We had, after all this, a beautiful small family service. My father gave a drash about saints, and we prayed together, and I spoke for a few minutes about my grandmother's courage. We said goodbye.

We spent a very long time working on placing the name-plate exactly perfectly on the urn, and then my father placed it with mausoleum man's help. Turned out mausoleum man needs a witness to the inurnment (not sure what we are), so he goes off and finds another man, also in janitor costume, who stands by silently. He asks twice more about the check, finally insisting on being handed it before finishing attaching the ornamental screws that hold the glass in place.
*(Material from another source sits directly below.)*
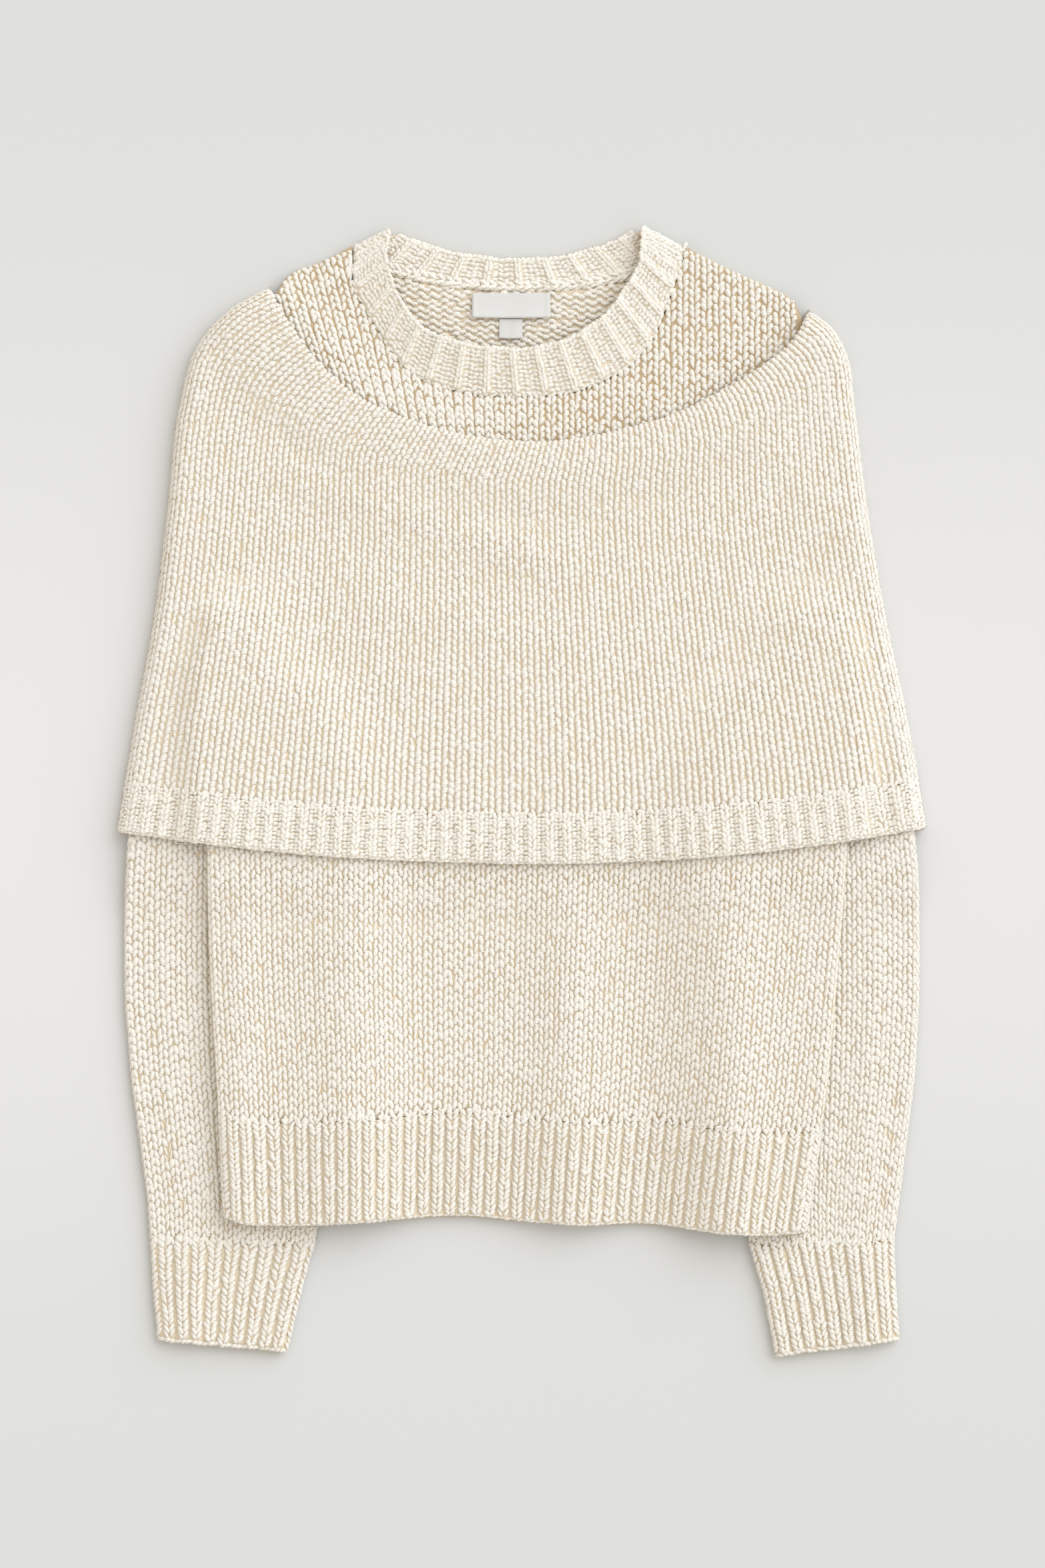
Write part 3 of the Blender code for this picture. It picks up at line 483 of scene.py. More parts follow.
def across(cols):
    return np.array([place if kind == 2 else float(kind) for kind, place in cols])


def skin_row(plan, cols, zone, value, off, level, seam, sign=1):
    """One row of points of a panel's face, off under its outer face. zone and value are
    as in Plan.row, level is the outer face's height and seam that of the turned side."""
    u = across(cols)
    off = np.broadcast_to(np.asarray(off, float), u.shape)
    flat, ends, deep = plan.row(zone, value, u)
    upper = level(flat[:, 0], flat[:, 1], deep)
    low = seam(flat[:, 0], flat[:, 1], deep)
    out = np.zeros((len(cols), 3))
    out[:, :2] = flat
    out[:, 2] = upper - sign * off
    for c, (kind, place) in enumerate(cols):
        if kind == 2:
            continue
        bend = place * math.pi / 2
        inward = off[c] + (plan.turn - off[c]) * (1 - math.cos(bend))
        out[c, :2] = plan.side(kind, ends[kind], inward)
        out[c, 2] = low[c] + (upper[c] - sign * off[c] - low[c]) * math.sin(bend)
    return out


def face_of(plan, cols, rows, level, seam, sign=1, ridges=None):
    """A grid of points from rows of zone, length along it, and depth. sign is -1 where
    the outer face looks down."""
    grid = np.array([skin_row(plan, cols, *row, level, seam, sign) for row in rows])
    if ridges is not None:
        grid[:, :, 2] += ridges
    return grid


def mesh_of(name, points, groups, corners, looks, picks=None):
    """A mesh from points, groups of equal-sided faces and their corners' places in the
    pattern. picks is the number of each face's look."""
    mesh = bpy.data.meshes.new(name)
    points = (np.asarray(points) - CENTRE) * MM
    mesh.vertices.add(len(points))
    mesh.vertices.foreach_set("co", points.astype(np.float32).ravel())
    flat = np.concatenate([g.ravel() for g in groups]).astype(np.int32)
    sizes = np.concatenate([np.full(len(g), g.shape[1]) for g in groups])
    starts = np.concatenate([[0], np.cumsum(sizes)[:-1]]).astype(np.int32)
    mesh.loops.add(len(flat))
    mesh.loops.foreach_set("vertex_index", flat)
    mesh.polygons.add(len(sizes))
    mesh.polygons.foreach_set("loop_start", starts)
    mesh.polygons.foreach_set("use_smooth", np.ones(len(sizes), bool))
    for look in looks:
        mesh.materials.append(look)
    if picks is not None:
        mesh.polygons.foreach_set("material_index", picks.astype(np.int32))
    layer = mesh.uv_layers.new(name="UVMap")
    layer.data.foreach_set("uv", corners.astype(np.float32).ravel())
    mesh.update(calc_edges=True)
    thing = bpy.data.objects.new(name, mesh)
    bpy.context.scene.collection.objects.link(thing)
    return thing


def volume(points, groups):
    """Signed volume of a closed mesh, to tell which way its faces look."""
    total = 0.0
    for g in groups:
        a = points[g[:, 0]]
        for k in range(1, g.shape[1] - 1):
            total += np.einsum("ij,ij->", a, np.cross(points[g[:, k]], points[g[:, k + 1]]))
    return total / 6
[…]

I must say, that as stressed as we were, my grandmother would have loved the whole thing, and is doubtless retelling the story now, perhaps to Francis of Assisi, patron of the animals she loved so much.

And after...
I'm sad, but ritual makes it easier. I cried the night of the funeral, finally properly cried. I suppose I will be crying again, and again (I am now), but it will get easier. I'll stand for Kaddish, and it will get easier. I'll go the mass being said this Sunday at my father's parish church, and it will get easier.

The grandmother who taught me to take pride in my Irish heritage, and to protect animals, to travel wherever you want to go and to ignore the cost when you're doing the right thing is gone. My children will only know their great-grandmother through stories. I learned more of those stories recently.
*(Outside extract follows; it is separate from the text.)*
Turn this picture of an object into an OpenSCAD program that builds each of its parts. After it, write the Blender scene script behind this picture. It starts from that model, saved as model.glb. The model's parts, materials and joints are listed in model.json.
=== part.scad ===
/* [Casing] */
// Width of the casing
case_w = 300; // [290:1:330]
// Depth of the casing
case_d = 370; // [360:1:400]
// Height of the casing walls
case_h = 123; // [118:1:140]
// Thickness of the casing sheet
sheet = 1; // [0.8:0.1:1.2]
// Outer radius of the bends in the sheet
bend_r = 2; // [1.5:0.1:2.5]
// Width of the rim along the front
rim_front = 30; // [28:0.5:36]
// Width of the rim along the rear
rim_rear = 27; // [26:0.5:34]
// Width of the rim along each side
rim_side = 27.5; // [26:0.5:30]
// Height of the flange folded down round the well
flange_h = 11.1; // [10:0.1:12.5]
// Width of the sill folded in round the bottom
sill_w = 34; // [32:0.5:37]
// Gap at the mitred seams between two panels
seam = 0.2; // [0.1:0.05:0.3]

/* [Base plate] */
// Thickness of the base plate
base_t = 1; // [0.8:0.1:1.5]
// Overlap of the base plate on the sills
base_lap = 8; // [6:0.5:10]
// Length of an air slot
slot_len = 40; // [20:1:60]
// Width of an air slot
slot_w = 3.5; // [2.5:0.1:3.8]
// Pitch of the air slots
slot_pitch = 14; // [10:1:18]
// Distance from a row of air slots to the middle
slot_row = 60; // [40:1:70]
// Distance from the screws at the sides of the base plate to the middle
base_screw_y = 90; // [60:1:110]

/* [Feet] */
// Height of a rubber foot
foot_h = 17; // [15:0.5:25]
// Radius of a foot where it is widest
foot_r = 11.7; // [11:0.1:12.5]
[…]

I miss her. I know I'll be telling all her stories all my life.

2 comments:

Eliyahu said...

may your memories be a blessing to you. your grandmother obviously was a wonderful blessing to you. please consider writing your stories of her, as they come to you, for your children. may G_d comfort you.

Barefoot Jewess said...

What a lovely story. And it makes me miss my granny z"l, who died over 20 years ago yet it feels like yesterday.

May you be comforted among all the mourners of Zion and Jerusalem.